Stephen Gillers, David J. Luban, and Steven Lubet write in Slate: "Did administration officials or Roberts ask whether it was proper to conduct interviews for a possible Supreme Court nomination while the judge was adjudicating the government's much-disputed claims of expansive presidential powers? Did they ask whether it was appropriate to do so without informing opposing counsel?
"If they had asked, they would have discovered that the interviews violated federal law on the disqualification of judges."
Iran Watch
Neil King Jr. and Farnaz Fassihi write in the Wall Street Journal: "President Bush says the world is 'coalescing around the notion' that Iran must be barred from getting nuclear weapons. But two factors -- soaring oil prices and chaos in Iraq -- are giving Tehran new muscle in its diplomatic standoff with Europe and the U.S."
Columnist Humor
Newsday columnist Ellis Hennican has a little fun with Bush's summer reading list , which ostensibly includes
"Salt: A World History" by Mark Kurlansky, "Alexander II: The Last Great Tsar" by Edvard Radzinsky and "The Great Influenza: The Epic Story of the Deadliest Plague in History" by John M. Barry.
Hennican writes: "Come on, what is George W. Bush really reading this summer at the ranch?

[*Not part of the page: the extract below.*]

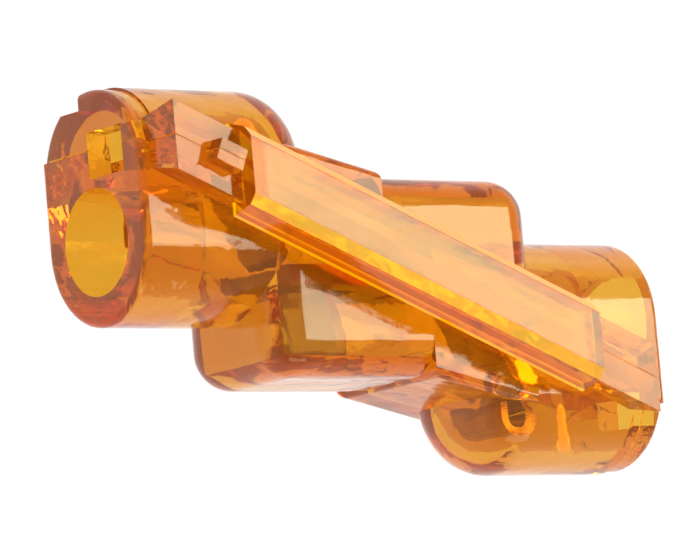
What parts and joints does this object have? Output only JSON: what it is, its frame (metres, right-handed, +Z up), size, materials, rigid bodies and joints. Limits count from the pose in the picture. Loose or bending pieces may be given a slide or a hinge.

"And don't say, 'Middle East for Dummies.'
"Or 'Where's Waldo: Those WMD's Have To Be Here Somewhere.'. . . .
"The White House is trying to put an end to Bush-jabs just like those. Which is why Bush's people just put out that 'official' presidential summer-reading list, three smart-guy books supposedly being devoured by a man who almost never gets accused of excessive bookishness. . . .
"But there is one question, bubbling like a 10-cent pot boiler in the dry Texas air, a question that a single slow news day has made impossible to ignore: Is George W. Bush actually reading any of these big brain-busters?
"Or are they just, you know, sittin' there?"